Despite obvious signs of economic recovery, including the brisk demand for 'big ticket' machine tools as noted on the blog yesterday, seasonally and non-seasonally adjusted jobless claims improving, a constructive Silver-Gold Ratio (SGR, chart below), implying improving general market liquidity with SGR's proximity to major support that NFTRH has been following for the last couple of months; despite these positive signs Ben Bernanke and the US Fed hold resolutely to a cautious view of the US economy. As part of this resolution, they have committed to hold rates near zero until late 2014. Huh? What gives? Will this not create inflation?
One might be confused by this easy policy if one believes that organic economic cycles are anything more than a distant memory. As credit and leverage related abuses began to be hard wired into the system at the end of the 20 year secular bull market in 2000, the age of 'Inflation onDemand' began. Inflationary monetary gimmicks of epic proportions are now employed the world over in order to micro manage economies through ever more desperate policy. Evidently, bear markets have been made illegal in favor of a secular inflationary 'asset grab'; now over a decade old and subject to periodic 'deflationary' meltdowns.
What NFTRH and indeed this blog have been calling i2k12 (inflationary 2012) is not to be celebrated. It is something to be speculated upon and thankful for if you are on the right side of it. But when it begins to ramp down (my guess is sometime post-US election) and ultimately resolve in another meltdown, it will be time to once again to give Prechter (along with the entire cadre of lesser 'dBoys') his due once again.
Presenting again the absolute, number one most important chart in the financial world. The monthly view (AKA the 'Continuum' here in Biiwii land) of the 30 year Treasury yield is a general road map. Within this chart's generalities, we must dial in shorter term analysis for ongoing market management. But in the big picture we are able to lock on to a view that allows us to keep perspective and balance as the cycles play out. These cycles ping between inflationary and deflationary and grind up the best of 'em, like Bill Gross and his T bond short play early last year (most recent red arrow).
It is a sad irony in the financial markets that the deflationists and bears tend to look like heroes at the exact moment they should be shunned (green arrows) and goats when they should be heeded (red arrows), for an intermediate down cycle at least.

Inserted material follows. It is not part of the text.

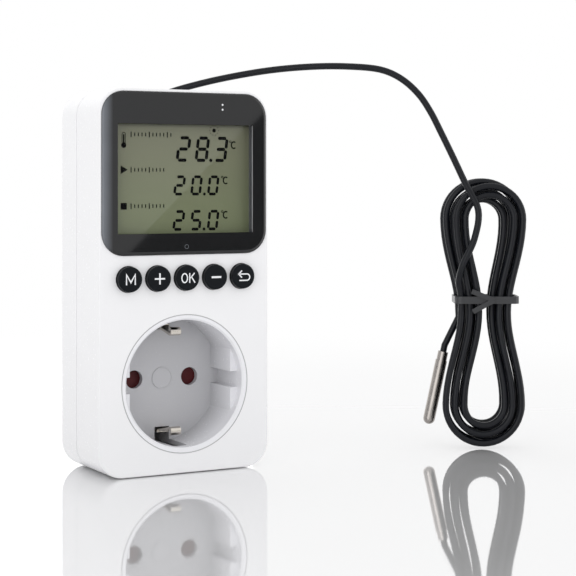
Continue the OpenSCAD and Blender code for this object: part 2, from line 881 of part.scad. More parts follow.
// Plug
module plug_profile() {
  polygon([[0, flange_u], [flange_r, flange_u], [flange_r, platform_u], [plug_r, platform_u],
    [plug_r, plug_u - plug_edge], [plug_r - plug_edge, plug_u - plug_edge], [0, plug_u - plug_edge]]);
  translate([0, plug_u - plug_edge - over]) square([plug_r - plug_edge, plug_edge + over]);
  translate([plug_r - plug_edge, plug_u - plug_edge]) intersection() {
    circle(plug_edge);
    translate([-over, -over]) square([plug_edge + 2 * over, plug_edge + 2 * over]);
  }
}

module plug_solid() {
  intersection() {
    turned(0, socket_z) plug_profile();
    union() {
      span_u(flange_u - over, platform_u) translate([0, socket_z]) circle(flange_r + over);
      pillow_back(plug_u, socket_z, plug_flat, plug_d, 2 * plug_edge, plug_h + over, plug_edge - snug);
      span_u(platform_u - over, plug_u - plug_edge) translate([0, socket_z])
        square([rib_span, rib_w], center = true);
    }
  }
  rod(0, socket_z, lip_r, lip_u, flange_u + over / 2);
  turned(0, socket_z) translate([disc_r - mark_ring, plug_u - over]) square([mark_ring, mark_t + over]);
  turned(0, socket_z + mark_z) translate([mark_r - mark_ring, plug_u - over])
    square([mark_ring, mark_t + over]);
  earth_mark();
}

// The sign for earth: a stem on three bars, each shorter than the one above
module earth_mark() {
  translate([0, 0, socket_z + mark_z]) {
    for (i = [0 : 2]) block(-bar_half * bar_shares[i], bar_half * bar_shares[i], plug_u - over,
      plug_u + mark_t, -i * bar_pitch, bar_t - i * bar_pitch);
    block(-bar_t / 2, bar_t / 2, plug_u - over, plug_u + mark_t, 0, bar_half);
  }
}

module plug_body() {
  color("whitesmoke") difference() {
    plug_solid();
    rod(0, socket_z, cup_r, lip_u - over, cup_end_u);
    for (x = [-1, 1]) rod(x * pin_pitch / 2, socket_z, pin_root_d / 2, cup_end_u - over, plug_u + over);
    for (s = [-1, 1]) translate([0, 0, socket_z]) scale([1, 1, s]) {
      block(-earth_notch_w / 2, earth_notch_w / 2, lip_u - over, plug_u + over, notch_in,
        plug_r + over);
      block(-earth_slot_w / 2, earth_slot_w / 2, lip_u - over, flange_u, notch_in, lip_r + over);
      block(-plus_w / 2, plus_w / 2, plug_u - plus_d, plug_u + over, notch_in - plus_t / 2,
        notch_in + plus_t / 2);
    }
  }
}

module plug_pin(x) {
  dome = pin_d / 2;
  turned(x, socket_z) {
    translate([0, plug_u]) square([pin_d / 2, pin_l - dome]);
    intersection() {
      translate([0, tip_u - dome]) circle(dome);
      translate([0, tip_u - dome - over]) square([dome, dome + over]);
    }
    translate([0, cup_end_u - strap_t - over]) square([pin_root_d / 2, plug_u - cup_end_u + strap_t + 2 * over]);
  }
}

// Strap inside the plug: from a pin's root forwards and then up to a wire
module pin_strap(x) {
  bar_z = sleeve_r + slack;
  translate([x, 0, socket_z]) {
    block(-strap_w / 2, strap_w / 2, cup_end_u - 2 * strap_t, cup_end_u - strap_t, -strap_w / 2,
      bar_z + strap_t);
    block(-strap_w / 2, strap_w / 2, pin_strap_u, cup_end_u - strap_t, bar_z, bar_z + strap_t);
    block(-strap_w / 2, strap_w / 2, pin_strap_u, pin_strap_u + strap_t, bar_z, strap_rise);
  }
}

module pin_and_strap(x) {
  color("silver") {
    plug_pin(x);
    pin_strap(x);
  }
}

module live_pin() {
  pin_and_strap(live_x);
}

module neutral_pin() {
  pin_and_strap(neutral_x);
}

module supply_wires() {
  wire_r = 0.8;
  wire(live_x, pin_strap_u + wire_r / 2, wire_r, "brown");
  wire(switched_x, contact_strap_u + wire_r / 2, wire_r, "brown");
  wire(neutral_x, pin_strap_u + wire_r / 2, wire_r, "steelblue");
}

module wire(x, u, r, tint) {
  color(tint) translate([x, face_y + u, strap_top_z]) cylinder(r = r, h = power_bottom - strap_top_z);
}

// Fasteners and covers
module case_screws() {
  seat_u = tower_u + tower_seat_t;
  color("silver") for (x = [-1, 1]) {
    rod(x * case_screw_x, case_screw_z, case_head_d / 2, seat_u, seat_u + case_head_t);
    rod(x * case_screw_x, case_screw_z, case_screw_d / 2 - snug, tower_u - case_screw_l + slack,
      seat_u + over);
  }
}

module screw_covers() {
  color("black") for (x = [-1, 1])
    rod(x * case_screw_x, case_screw_z, cover_d / 2, tower_u + tower_seat_t + case_head_t,
      back_u + cover_sink);
}

module rating_label() {
  color("lightgray") span_u(back_u, back_u + label_t) translate([0, label_z])
    rounded(label_w, label_h, label_r);
}

// Sensor cord inside and through the case
module cord_grommet() {
  head_r = grommet_d / 2;
  color("black") turned(0, grommet_z) difference() {
    union() {
      translate([0, case_u]) square([head_r, grommet_head_t - grommet_groove]);
      translate([0, case_u + grommet_head_t - grommet_groove - over])
        square([head_r - grommet_groove, grommet_groove + over]);
      translate([head_r - grommet_groove, case_u + grommet_head_t - grommet_groove]) intersection() {
        circle(grommet_groove);
        translate([-over, -over]) square([grommet_groove + 2 * over, grommet_groove + 2 * over]);
      }
      translate([0, inner_u - over]) square([grommet_neck_r, wall + 2 * over]);
      translate([0, inner_u - grommet_inner_t]) square([grommet_neck_r + grommet_groove, grommet_inner_t]);
    }
    translate([0, inner_u - grommet_inner_t - over]) square([cord_r + running, case_d]);
  }
}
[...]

Human beings by their nature are social beings and they tend to look to each other for guidance, comfort and inspiration. This is such a nice quality in life, but it will kill you in the financial markets. Man needs tools… so he will not out think himself!
The bottom line that we are leading up to is this; if the yellow shaded area on the chart above holds – and shorter time frame charts of TYX hint that it will – then there is a lot of room left in i2k12 for bears to get out of the line of fire. The interim cycles tend to ping the boundaries and if 2012 unfolds the way I expect, the time to once again shift out of asset markets will not be until a red arrow appears once again at the monthly EMA 100. Meanwhile, I have been expecting an interim (and routine) correction, which thus far has not visited. Bears might take note and at least consider using the next correction to get right with the market gods.
Another point to consider is that with the debt and leverage hard wired in to the system (Bernanke is no idiot), a bubble in precious metals is not only technically possible, but could be desirable for global policy makers looking to re-liquefy the monetary system. Or maybe they want a more generalized asset grab, making the rich (asset owners) richer and the poor well, more marginalized and more dependent. This would of course have profound implications on near future tax policy.
There is so much more to write about here in Wonderland (the alternate world constructed where relatively normal financial markets once stood), but once again a post that was meant to be succinct got a little out of hand. Luckily, there will be plenty of time to paint in the details going forward.